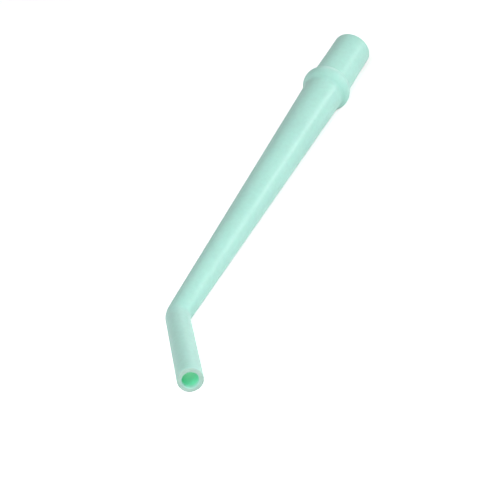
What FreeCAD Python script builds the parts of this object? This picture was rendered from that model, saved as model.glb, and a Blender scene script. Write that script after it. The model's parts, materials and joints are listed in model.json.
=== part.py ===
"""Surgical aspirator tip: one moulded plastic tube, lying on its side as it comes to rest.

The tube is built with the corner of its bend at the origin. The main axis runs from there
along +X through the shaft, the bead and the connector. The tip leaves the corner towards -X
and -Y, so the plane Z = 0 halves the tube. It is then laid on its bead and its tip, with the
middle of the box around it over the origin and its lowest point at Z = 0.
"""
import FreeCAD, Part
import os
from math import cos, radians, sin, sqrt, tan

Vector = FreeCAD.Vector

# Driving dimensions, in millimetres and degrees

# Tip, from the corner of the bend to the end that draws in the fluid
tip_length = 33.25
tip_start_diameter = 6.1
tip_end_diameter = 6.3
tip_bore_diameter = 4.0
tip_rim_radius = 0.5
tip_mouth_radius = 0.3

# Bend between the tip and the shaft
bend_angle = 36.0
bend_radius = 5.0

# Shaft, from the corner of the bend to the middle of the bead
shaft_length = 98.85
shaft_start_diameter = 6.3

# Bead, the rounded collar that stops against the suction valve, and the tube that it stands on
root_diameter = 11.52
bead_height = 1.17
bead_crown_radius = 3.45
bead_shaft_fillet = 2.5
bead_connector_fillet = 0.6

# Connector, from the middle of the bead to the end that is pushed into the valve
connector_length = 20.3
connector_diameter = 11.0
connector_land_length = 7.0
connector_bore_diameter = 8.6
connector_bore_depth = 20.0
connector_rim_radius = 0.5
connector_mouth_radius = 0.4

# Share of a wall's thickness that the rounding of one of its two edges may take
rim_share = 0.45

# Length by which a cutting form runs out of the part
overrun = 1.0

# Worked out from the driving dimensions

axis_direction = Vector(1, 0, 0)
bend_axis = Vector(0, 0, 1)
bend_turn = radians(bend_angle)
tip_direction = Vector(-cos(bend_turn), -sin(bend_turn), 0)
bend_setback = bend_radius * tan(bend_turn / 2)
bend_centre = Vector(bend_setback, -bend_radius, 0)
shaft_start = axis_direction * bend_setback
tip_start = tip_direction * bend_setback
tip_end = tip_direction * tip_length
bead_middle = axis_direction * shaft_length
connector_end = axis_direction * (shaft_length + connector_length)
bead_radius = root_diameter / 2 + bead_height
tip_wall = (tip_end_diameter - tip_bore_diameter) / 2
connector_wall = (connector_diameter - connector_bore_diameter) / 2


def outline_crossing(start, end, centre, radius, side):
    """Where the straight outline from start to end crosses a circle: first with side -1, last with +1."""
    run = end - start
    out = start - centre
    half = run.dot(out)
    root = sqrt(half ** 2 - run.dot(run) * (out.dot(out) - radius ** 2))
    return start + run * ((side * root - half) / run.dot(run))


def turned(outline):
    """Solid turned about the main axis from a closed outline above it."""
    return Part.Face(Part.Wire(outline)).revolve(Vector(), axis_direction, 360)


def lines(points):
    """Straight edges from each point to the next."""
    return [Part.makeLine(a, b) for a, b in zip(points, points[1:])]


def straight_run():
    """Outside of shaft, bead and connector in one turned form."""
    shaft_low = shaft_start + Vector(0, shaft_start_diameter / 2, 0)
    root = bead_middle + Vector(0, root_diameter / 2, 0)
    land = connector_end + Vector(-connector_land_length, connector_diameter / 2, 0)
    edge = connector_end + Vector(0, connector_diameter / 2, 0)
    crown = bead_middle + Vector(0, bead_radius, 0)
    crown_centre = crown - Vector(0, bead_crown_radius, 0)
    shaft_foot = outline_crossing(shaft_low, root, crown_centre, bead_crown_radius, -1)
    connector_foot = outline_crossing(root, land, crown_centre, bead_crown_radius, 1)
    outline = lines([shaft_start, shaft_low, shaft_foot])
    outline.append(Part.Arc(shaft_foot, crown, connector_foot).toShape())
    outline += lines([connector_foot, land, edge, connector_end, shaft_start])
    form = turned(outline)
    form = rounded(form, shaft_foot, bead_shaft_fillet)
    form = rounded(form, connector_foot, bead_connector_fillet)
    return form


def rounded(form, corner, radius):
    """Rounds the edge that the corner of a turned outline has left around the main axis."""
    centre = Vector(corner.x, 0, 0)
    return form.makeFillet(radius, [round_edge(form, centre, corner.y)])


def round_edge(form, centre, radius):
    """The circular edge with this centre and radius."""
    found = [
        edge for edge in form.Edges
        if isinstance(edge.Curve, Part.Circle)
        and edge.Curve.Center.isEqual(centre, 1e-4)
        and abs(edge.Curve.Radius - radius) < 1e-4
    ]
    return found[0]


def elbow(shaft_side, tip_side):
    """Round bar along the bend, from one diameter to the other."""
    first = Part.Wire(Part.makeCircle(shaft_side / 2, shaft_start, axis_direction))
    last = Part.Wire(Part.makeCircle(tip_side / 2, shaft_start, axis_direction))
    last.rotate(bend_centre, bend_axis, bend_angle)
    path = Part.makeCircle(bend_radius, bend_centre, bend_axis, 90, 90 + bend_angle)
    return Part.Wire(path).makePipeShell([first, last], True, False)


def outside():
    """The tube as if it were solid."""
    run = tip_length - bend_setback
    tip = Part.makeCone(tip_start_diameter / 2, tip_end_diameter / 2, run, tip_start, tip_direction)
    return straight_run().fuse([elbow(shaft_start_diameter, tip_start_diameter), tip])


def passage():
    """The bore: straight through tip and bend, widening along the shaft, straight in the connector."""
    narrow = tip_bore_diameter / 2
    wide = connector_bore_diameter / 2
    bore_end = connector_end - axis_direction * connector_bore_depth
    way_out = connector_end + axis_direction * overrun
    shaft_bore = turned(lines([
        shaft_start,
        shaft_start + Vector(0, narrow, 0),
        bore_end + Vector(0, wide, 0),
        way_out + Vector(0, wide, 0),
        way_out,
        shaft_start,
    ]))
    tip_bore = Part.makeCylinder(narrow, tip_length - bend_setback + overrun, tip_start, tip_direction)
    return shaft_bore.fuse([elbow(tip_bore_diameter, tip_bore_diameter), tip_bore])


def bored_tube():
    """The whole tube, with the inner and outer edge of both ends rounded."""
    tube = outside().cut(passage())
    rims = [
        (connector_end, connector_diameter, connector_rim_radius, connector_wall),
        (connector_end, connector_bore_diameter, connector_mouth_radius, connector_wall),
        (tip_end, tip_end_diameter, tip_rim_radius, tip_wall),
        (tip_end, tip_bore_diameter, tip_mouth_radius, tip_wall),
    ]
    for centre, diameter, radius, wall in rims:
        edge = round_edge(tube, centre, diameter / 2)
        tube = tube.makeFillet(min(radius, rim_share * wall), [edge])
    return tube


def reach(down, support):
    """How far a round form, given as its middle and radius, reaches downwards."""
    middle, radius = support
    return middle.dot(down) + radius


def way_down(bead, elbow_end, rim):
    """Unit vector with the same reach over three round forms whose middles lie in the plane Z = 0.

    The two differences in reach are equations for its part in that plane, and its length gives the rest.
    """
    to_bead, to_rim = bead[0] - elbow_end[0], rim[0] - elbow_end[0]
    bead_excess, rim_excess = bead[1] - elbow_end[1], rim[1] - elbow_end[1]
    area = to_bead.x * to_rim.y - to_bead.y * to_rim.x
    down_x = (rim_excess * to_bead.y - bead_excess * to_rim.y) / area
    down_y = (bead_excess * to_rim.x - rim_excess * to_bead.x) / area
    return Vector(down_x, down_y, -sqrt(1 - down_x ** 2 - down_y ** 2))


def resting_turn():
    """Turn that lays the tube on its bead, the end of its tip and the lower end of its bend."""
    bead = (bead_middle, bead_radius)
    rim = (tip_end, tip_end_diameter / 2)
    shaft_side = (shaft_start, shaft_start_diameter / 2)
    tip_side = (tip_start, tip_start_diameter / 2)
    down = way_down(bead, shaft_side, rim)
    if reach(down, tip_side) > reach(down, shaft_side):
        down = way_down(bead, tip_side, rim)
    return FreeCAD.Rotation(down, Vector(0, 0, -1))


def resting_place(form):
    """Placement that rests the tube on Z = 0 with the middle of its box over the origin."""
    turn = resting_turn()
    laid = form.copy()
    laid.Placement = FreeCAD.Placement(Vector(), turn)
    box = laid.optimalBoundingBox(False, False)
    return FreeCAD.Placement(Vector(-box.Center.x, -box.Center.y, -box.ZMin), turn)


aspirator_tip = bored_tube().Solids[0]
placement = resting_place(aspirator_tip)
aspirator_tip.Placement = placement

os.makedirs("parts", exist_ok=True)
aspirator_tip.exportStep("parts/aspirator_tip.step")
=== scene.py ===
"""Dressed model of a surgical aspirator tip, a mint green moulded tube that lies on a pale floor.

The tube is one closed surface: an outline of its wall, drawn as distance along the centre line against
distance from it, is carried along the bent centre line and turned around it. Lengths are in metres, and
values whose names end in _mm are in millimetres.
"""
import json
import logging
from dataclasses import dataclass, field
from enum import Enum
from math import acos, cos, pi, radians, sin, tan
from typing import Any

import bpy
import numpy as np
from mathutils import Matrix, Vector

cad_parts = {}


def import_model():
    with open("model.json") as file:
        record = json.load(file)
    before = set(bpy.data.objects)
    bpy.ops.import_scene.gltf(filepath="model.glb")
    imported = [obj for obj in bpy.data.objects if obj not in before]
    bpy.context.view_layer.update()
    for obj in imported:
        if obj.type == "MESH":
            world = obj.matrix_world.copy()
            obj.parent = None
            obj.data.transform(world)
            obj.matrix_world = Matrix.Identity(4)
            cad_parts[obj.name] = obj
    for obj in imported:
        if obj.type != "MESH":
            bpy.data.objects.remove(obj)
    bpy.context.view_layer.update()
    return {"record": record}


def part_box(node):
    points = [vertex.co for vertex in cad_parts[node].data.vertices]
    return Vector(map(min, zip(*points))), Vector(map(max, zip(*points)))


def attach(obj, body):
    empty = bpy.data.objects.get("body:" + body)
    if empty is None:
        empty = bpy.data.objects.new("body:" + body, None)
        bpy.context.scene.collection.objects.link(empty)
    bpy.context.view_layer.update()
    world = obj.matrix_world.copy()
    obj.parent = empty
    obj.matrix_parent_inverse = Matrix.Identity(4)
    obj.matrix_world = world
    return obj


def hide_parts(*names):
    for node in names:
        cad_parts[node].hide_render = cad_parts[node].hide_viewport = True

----

• [Exercise instructions] Exact duplication is required for the lines above, from the line that contains "aspirator_tip = bored_tube().Solids[0]" to the line that contains "obj.parent = None", inclusive; omit all others.

• [Solution for this problem]
aspirator_tip = bored_tube().Solids[0]
placement = resting_place(aspirator_tip)
aspirator_tip.Placement = placement

os.makedirs("parts", exist_ok=True)
aspirator_tip.exportStep("parts/aspirator_tip.step")
=== scene.py ===
"""Dressed model of a surgical aspirator tip, a mint green moulded tube that lies on a pale floor.

The tube is one closed surface: an outline of its wall, drawn as distance along the centre line against
distance from it, is carried along the bent centre line and turned around it. Lengths are in metres, and
values whose names end in _mm are in millimetres.
"""
import json
import logging
from dataclasses import dataclass, field
from enum import Enum
from math import acos, cos, pi, radians, sin, tan
from typing import Any

import bpy
import numpy as np
from mathutils import Matrix, Vector

cad_parts = {}


def import_model():
    with open("model.json") as file:
        record = json.load(file)
    before = set(bpy.data.objects)
    bpy.ops.import_scene.gltf(filepath="model.glb")
    imported = [obj for obj in bpy.data.objects if obj not in before]
    bpy.context.view_layer.update()
    for obj in imported:
        if obj.type == "MESH":
            world = obj.matrix_world.copy()
            obj.parent = None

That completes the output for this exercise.